Wow, awesome game! :)
Great puzzles, and I love the 3D effects.
@andr01d:
If you finished the game, you'll note all the ways Neutral utilized 3d features in the puzzles as well as the general design. We can compare this to various "fake" 3d effects in Neutral's past games that aren't Unity based (e.g. ELEMENTS), or any other non-Unity escape games.
As one example, just think about turning over an item.
-non-Unity: click in some arbitrary place to flip it over; just two views of the object (or in general, discrete number of views).
-Unity: drag around and investigate any part of the object you want; arbitrarily many perspectives.
At least three different puzzles in SIGN would be pointless or tedious exercises if "rotate to find the right perspective" was reduced to "click the right spot and you get the right perspective immediately". This is something actually new in this space. There's a lot more potential for this mechanic in escapes.
Even if you take that as a gimmick, there's all the nice animation and modeling and lighting and so forth that Unity is directly built for, rather than doing the modeling elsewhere and shoving it into a flash game.
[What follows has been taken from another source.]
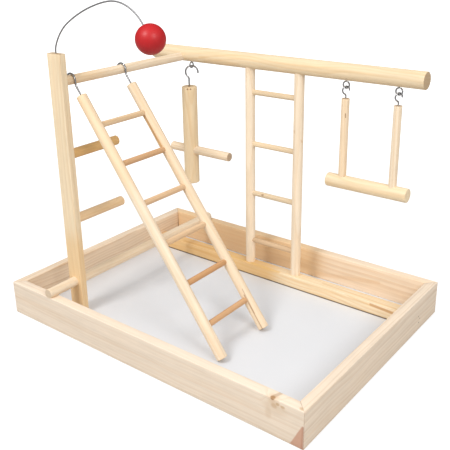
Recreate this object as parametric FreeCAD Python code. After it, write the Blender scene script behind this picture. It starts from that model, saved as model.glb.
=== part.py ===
import FreeCAD, Part
import math
import os

# Parrot play stand: a shallow tray with a tall post, a long dowel beam, perches, two
# dowel ladders, a swing, a hanging bar and a red ball on a bent wire arm.
#
# Frame: millimetres. The origin is on the surface the tray stands on, at the tray's
# middle. +X runs along the tray's long side, +Y to the back, +Z up. A stranger sees
# the tall post at the left of the front.

Vector = FreeCAD.Vector
X_AXIS = Vector(1, 0, 0)
Y_AXIS = Vector(0, 1, 0)
Z_AXIS = Vector(0, 0, 1)

# ---------------------------------------------------------------- driving dimensions

# Gaps
glue_gap = 0.05            # round a glued dowel end in its socket
drive_gap = 0.02           # round a driven nail or screw
running_gap = 0.05         # round the ball arm's foot, which turns in its hole
rest_gap = 0.1             # under the leaning ladder's feet
hook_gap = 0.3             # between a hook and what it hangs on
butt_gap = 0.1             # at each end of the base strip
cut_margin = 1.0           # a cutter runs this far past the face it opens

# Tray
tray_length = 530.0
tray_width = 386.0
wall_height = 53.0
wall_thickness = 15.0
wall_edge_radius = 1.0
panel_thickness = 4.0
panel_recess = 1.0         # the panel's underside is this far above the walls' feet
rabbet_width = 7.0         # the step in each wall's inner lower edge, for the panel
panel_edge_gap = 0.2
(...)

SIGN feels more alive to me than some other escapes on the basis of its animations alone. If Neutral had given a fade effect to the light turning on/off, it would be that much better.
Unity's no fad, and "insipid"? The game operates as smoothly as every past Neutral game, same look & feel, with plenty of clever puzzles that could have been made in any engine, and has this new interaction mechanic - but because you saw a Unity preloader, Neutral is "insipid" and they've "bitten the dust"?
Sorry, that ended too angrily and I'm kinda necroing that thread anyway, but it just seems odd for the mere fact of certain technology being used to do the same thing as before, to so overshadow your experience of the game. What's concretely worse about the game due to the engine?
Amazing game as always but does anyone know why the other
rooms are not activated ? or some contact info of the developer ?
I enjoy them a lot I hope they're not closing.
I can still play the old rooms in Flash. I wonder if maybe Mya will be re-releasing them in Unity?